Aslında kolay severim insanları ama o kadar kolay çıkaramam hayatımdan. Kötü anları çabuk unuturum. Zaafım bu benim. Tüm ağlamalarım, çektiğim acılar da bundan. Hiçbir şeyi uzattığım yok. Sadece çevremdekiler sıkılıyor benden, bazen de yaptıklarımdan. Ama anlatmayı seviyorum işte. Yüzsüzüm gözyaşlarım gibi. Bazen mazoşist olduğumu da düşünmüyor değilim. Aynı acıyı parlak tepsilerle, büyük törenlerle önüme tekrar tekrar sunuyorum. Her seferinde canımı yakıyorum. Belki başkalarından alamadığım hırsı kendimden alıyorum. Kalp de beyin de şaşırıyor haliyle. Gülerken ağlayan, ağlarken gülen bir bünyede yaşam faaliyetlerini sürdürmek zor olsa gerek.
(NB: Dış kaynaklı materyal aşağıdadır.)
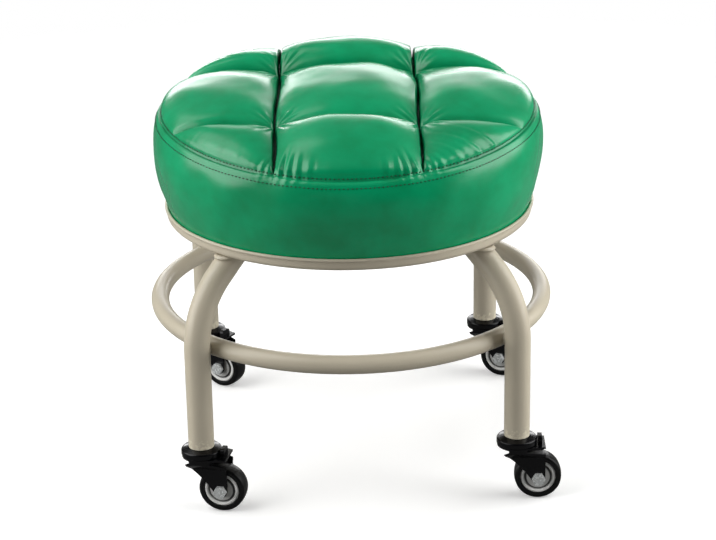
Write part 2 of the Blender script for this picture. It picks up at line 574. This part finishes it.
class Relief:
    """Gathers, creases, folds and the seam, as heights along the surface's normal."""

    def __init__(self, s):
        self.s = s
        self.slit_x = s.slit_spacing / 2
        self.slit_turn = math.asin(self.slit_x / s.seam_radius)

    def along(self, turn, start, side):
        """Distance along the seam from a slit's end, measured away from it on one side."""
        off = (turn - start + math.pi) % (2 * math.pi) - math.pi
        return off * self.s.seam_radius * side

    def gathers(self, turn, depth):
        """Short gathers where a slit draws the panel and the band together."""
        total = np.zeros(len(turn))
        pick = np.random.RandomState(7)
        near, far = self.slit_turn, math.pi - self.slit_turn
        for start in (near, -near, far, math.pi + near):
            inner = -math.copysign(1, math.sin(start) * math.cos(start))
            for side, steps, high in ((inner, GATHERS_IN, 1.0), (-inner, GATHERS_OUT, 0.6)):
                off = self.along(turn, start, side)
                for k, place in enumerate(steps):
                    reach = (GATHER_REACH - GATHER_SHORTER * k) * pick.uniform(0.85, 1.2)
                    lean = pick.uniform(-0.15, 0.15) * np.abs(depth)
                    part = high * (1 - 0.16 * k) * pick.uniform(0.8, 1.1)
                    gone = np.where(depth < 0, 0.45 * fade(depth, 0.45 * reach), fade(depth, reach))
                    total += part * crimp(off - place - lean, *GATHER_CRIMP) * gone
        return self.s.gather * total

    def corner_creases(self, turn, depth):
        """Longer creases that run from the seam into a corner puff, most on the front right one."""
        total = np.zeros(len(turn))
        for degrees, high in CORNER_CREASES:
            centre = math.radians(degrees)
            pick = np.random.RandomState(int(100 * abs(centre)))
            for k in range(4):
                off = self.along(turn, centre + CREASE_STEP * (k - 1.5), 1.0)
                lean = (0.25 + 0.35 * pick.uniform()) * np.maximum(depth, 0)
                reach = 0.020 + 0.014 * pick.uniform()
                total += (high * pick.uniform(0.6, 1.0) * crimp(off + lean, *CREASE_CRIMP)
                          * fade(depth, reach))
        return self.s.corner_crease * total * (depth >= 0)

    def star_folds(self, x, y, inset):
        """Small folds that fan out from the crossings of the slits and the valleys."""
        total = np.zeros(len(x))
        valley_y = self.s.valley_spacing / 2
        (many, few), (ring, width) = STAR_RAYS, STAR_RING
        pick = np.random.RandomState(3)
        for cx in (-self.slit_x, self.slit_x):
            for cy in (-valley_y, valley_y):
                off = np.hypot(x - cx, y - cy)
                turn = np.arctan2(y - cy, x - cx)
                phase = pick.uniform(0, 6)
                rays = np.cos(many * turn + phase) + 0.5 * np.cos(few * turn - phase)
                total += rays * fold(off - ring, width) * np.abs(np.sin(2 * turn)) ** 0.7
        return self.s.star_fold * total * np.minimum(1, inset / 0.012)

    def seam(self, depth):
        """The sewn groove, and on the band the turned edges and the dimple of the second row."""
        s = self.s
        groove, edges, dimple, inner = (fold(depth - place, width) for place, width in SEAM_MARKS)
        band = s.seam_ridge * edges - 0.8 * s.seam_ridge * dimple
        return np.where(depth < 0, band, 0.4 * s.seam_ridge * inner) - s.seam_groove * groove

    def height(self, x, y, z, turn, depth):
        """Height of the relief. Depth is the distance in from the seam, negative down the band."""
        s = self.s
        near = np.exp(-np.abs(depth) / 0.009)
        arc = np.stack([np.cos(turn), np.sin(turn)], -1) * s.seam_radius
        fine, long = (ripples(arc, size, 11 + k) for k, size in enumerate(PUCKER_SIZES))
        puckers = s.pucker * fine * near * (1 + 0.6 * long)
        puckers *= np.where(depth < 0, 0.3, 1.0)
        body = np.stack([x, y, z], -1)
        broad, small = (ripples(body, size, 21 + k) for k, size in enumerate(DENT_SIZES))
        dents = s.dent * (broad + 0.12 * small) * np.minimum(1, np.abs(depth) / 0.02)
        return (self.gathers(turn, depth) + self.corner_creases(turn, depth) + puckers + dents
                + self.seam(depth) + np.where(depth > 0, self.star_folds(x, y, np.abs(depth)), 0))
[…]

Ne uzattım. Bu gün o kadar çok şey anladım ki. Mesela ağlamanın güzel yanını anladım. Bu son, ağlayabildiğin kadar ağla başka tekrarı yok derken ne kadar saçmaladığımı düşünüp akan gözyaşlarıyla gülmenin güzelliğini anladım. Karşımdaki kişi için ağladığımı sanırken asıl üzüldüğümün, kıskandığımın bi başkası olduğunu anladım. Tek acı çeken ben değildim. Herkesin hatta belki senin bile bu acıyı bir başkası için çekiyor olabileceğini anladım. Yanımda ağlayan kişinin yüzünü görmeden nefes alıp verişiyle sessiz hıçkırıklara boğulduğunu hissedebildiğimi anladım. Küçüklüğümde defalarca dinleyip söylediğim şarkıyı duydum. Böyle bir aşk şarkısını o yaşta ne anlamlar yükleyip söylediğimi anladım. Ve en önemlisi kaçıramadığım o bakışlarımdan seni anladım. Bu birkaç saniyelik bakıştan anladıklarımı onca geçen zaman içinde nasıl anlayamadığımı anladım. Yalan söylemem derdim, ama bunu derken yalan söylediğimi, aslında koca bi yalancı olduğumu anladım. Çevreme yalan söylemeyi beceremezken, hem kendime hem etrafımdakilere o kadar çok yalan söyledim ki. işte bunun nedenini anladım.
Sen oku diye yazmadım bunu. Zamanını verip de okuma. Hani nasıl olduğumu soruyorlar ya. işte böyleyim, bu haldeyim. Ben hiçbir şeyi uzatmadım. Başkalarının yapamadıklarını yaptım. Ama artık gidiyorum. Yazıyorum çünkü unutmak istemiyorum. Eğer yazmazsam çabuk olmasa da unuturum her şeyi. Biliyorum. Ben acı çekmiyorum. Gözlerim acı çekiyor. Onlar acı çekerken ben büyüyorum. Yaşanması gereken şeyler var ve ben de yaşıyorum. Söylüyorum işte ben iyiyim. Sadece biraz büyüyorum.
edit: eski bi zamanda yazmıştım. burda da bulunsun istedim. suç mu?